# Short problem
Copy nothing but the lines below running from the line containing "Keep writing the" through the line containing "dims.lever_high - dims.lever_low)", both end lines included.

# Input records
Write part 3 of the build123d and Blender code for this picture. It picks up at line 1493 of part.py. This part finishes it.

* * *

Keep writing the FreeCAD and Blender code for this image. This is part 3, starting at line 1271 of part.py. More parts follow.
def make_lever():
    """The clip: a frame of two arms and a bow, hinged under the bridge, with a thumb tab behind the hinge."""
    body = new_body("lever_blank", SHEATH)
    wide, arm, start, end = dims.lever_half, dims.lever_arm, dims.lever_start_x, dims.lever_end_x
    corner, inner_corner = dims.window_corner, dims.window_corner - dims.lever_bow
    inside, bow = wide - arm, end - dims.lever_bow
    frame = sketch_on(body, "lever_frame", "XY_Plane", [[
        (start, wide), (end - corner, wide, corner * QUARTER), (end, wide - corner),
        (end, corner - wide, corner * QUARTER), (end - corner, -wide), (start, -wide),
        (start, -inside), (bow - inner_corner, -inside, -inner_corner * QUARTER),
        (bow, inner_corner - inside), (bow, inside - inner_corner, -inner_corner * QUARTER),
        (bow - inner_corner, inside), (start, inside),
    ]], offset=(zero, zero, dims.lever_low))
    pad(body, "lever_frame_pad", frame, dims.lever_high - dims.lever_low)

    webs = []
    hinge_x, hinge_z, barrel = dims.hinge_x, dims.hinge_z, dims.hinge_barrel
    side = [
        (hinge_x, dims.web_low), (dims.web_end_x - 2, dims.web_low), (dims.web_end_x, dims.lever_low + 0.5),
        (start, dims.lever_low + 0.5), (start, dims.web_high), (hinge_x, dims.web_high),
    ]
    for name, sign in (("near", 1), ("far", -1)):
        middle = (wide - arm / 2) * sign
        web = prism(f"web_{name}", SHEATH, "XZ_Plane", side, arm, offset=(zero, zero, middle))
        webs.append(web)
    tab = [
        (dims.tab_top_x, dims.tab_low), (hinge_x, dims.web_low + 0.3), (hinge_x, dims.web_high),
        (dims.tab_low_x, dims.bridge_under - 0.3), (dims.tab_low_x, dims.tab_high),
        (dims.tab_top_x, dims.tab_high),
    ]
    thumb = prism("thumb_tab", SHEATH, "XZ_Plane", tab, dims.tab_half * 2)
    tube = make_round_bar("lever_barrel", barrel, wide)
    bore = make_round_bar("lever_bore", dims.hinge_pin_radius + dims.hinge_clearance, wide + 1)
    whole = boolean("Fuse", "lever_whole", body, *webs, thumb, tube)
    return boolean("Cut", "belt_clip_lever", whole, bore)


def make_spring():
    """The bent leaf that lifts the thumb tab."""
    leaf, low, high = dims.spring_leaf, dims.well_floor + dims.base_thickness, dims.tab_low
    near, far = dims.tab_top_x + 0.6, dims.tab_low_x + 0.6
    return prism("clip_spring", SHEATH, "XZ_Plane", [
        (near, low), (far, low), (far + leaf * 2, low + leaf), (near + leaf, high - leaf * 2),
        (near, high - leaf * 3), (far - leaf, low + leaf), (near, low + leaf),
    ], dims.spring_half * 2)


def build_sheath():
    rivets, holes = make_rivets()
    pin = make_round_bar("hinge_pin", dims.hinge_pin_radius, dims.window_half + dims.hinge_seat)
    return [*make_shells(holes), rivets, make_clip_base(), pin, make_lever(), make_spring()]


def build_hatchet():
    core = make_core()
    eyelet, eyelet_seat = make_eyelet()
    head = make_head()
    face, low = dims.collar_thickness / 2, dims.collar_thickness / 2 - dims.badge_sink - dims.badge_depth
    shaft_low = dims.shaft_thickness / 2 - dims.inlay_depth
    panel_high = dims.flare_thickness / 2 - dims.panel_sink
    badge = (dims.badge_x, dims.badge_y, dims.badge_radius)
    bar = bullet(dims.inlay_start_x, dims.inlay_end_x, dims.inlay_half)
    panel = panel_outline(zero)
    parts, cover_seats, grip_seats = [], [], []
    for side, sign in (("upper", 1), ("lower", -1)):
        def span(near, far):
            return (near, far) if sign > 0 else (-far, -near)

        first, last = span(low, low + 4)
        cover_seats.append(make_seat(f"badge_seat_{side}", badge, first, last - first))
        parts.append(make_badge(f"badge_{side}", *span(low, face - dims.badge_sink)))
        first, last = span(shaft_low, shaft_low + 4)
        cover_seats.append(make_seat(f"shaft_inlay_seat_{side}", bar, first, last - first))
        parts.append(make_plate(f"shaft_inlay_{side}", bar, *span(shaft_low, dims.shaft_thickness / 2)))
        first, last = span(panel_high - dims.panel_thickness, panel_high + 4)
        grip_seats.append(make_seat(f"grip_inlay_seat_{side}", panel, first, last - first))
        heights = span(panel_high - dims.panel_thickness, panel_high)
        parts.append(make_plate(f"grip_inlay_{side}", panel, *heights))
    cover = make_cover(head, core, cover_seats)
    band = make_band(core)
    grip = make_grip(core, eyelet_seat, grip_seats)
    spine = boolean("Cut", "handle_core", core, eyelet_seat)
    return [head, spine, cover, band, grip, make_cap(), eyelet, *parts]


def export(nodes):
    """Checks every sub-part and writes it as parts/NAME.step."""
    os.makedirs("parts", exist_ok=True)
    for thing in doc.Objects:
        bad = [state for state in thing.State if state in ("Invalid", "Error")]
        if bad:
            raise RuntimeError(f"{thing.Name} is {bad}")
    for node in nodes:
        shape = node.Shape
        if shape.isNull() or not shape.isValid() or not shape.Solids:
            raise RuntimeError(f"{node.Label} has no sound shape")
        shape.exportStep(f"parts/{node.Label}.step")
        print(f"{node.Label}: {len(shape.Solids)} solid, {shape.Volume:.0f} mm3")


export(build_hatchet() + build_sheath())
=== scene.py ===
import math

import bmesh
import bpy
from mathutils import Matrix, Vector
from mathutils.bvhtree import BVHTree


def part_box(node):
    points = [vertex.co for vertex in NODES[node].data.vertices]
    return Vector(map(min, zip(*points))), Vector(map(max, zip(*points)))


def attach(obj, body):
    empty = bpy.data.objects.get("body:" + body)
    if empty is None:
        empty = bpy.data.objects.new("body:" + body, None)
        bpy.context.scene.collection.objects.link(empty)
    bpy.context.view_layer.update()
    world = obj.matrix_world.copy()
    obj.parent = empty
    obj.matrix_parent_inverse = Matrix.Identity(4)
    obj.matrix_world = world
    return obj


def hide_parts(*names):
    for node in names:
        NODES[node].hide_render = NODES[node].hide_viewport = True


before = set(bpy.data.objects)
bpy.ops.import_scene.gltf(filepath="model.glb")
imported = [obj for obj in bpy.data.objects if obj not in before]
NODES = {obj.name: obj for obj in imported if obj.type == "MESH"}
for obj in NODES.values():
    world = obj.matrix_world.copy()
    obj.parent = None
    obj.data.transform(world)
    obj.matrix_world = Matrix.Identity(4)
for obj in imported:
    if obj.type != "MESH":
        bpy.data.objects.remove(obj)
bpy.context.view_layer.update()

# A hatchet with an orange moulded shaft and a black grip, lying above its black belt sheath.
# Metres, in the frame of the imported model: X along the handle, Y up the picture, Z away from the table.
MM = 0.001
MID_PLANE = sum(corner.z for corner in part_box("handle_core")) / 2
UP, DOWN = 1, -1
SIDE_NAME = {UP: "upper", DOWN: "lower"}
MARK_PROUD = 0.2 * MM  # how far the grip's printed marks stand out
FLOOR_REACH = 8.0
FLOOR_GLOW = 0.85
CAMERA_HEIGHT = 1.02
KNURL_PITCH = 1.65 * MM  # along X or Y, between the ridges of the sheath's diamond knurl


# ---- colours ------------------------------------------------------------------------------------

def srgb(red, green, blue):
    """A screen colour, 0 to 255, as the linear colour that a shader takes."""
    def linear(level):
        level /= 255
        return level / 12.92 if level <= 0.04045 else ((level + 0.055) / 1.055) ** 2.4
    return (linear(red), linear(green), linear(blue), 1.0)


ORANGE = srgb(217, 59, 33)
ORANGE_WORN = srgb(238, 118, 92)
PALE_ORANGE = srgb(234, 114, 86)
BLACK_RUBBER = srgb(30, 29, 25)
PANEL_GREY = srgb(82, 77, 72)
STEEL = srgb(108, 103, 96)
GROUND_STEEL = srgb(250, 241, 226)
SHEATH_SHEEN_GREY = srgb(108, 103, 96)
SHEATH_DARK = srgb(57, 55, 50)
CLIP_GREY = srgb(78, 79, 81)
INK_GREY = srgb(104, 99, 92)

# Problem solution
Keep writing the FreeCAD and Blender code for this image. This is part 3, starting at line 1271 of part.py. More parts follow.
def make_lever():
    """The clip: a frame of two arms and a bow, hinged under the bridge, with a thumb tab behind the hinge."""
    body = new_body("lever_blank", SHEATH)
    wide, arm, start, end = dims.lever_half, dims.lever_arm, dims.lever_start_x, dims.lever_end_x
    corner, inner_corner = dims.window_corner, dims.window_corner - dims.lever_bow
    inside, bow = wide - arm, end - dims.lever_bow
    frame = sketch_on(body, "lever_frame", "XY_Plane", [[
        (start, wide), (end - corner, wide, corner * QUARTER), (end, wide - corner),
        (end, corner - wide, corner * QUARTER), (end - corner, -wide), (start, -wide),
        (start, -inside), (bow - inner_corner, -inside, -inner_corner * QUARTER),
        (bow, inner_corner - inside), (bow, inside - inner_corner, -inner_corner * QUARTER),
        (bow - inner_corner, inside), (start, inside),
    ]], offset=(zero, zero, dims.lever_low))
    pad(body, "lever_frame_pad", frame, dims.lever_high - dims.lever_low)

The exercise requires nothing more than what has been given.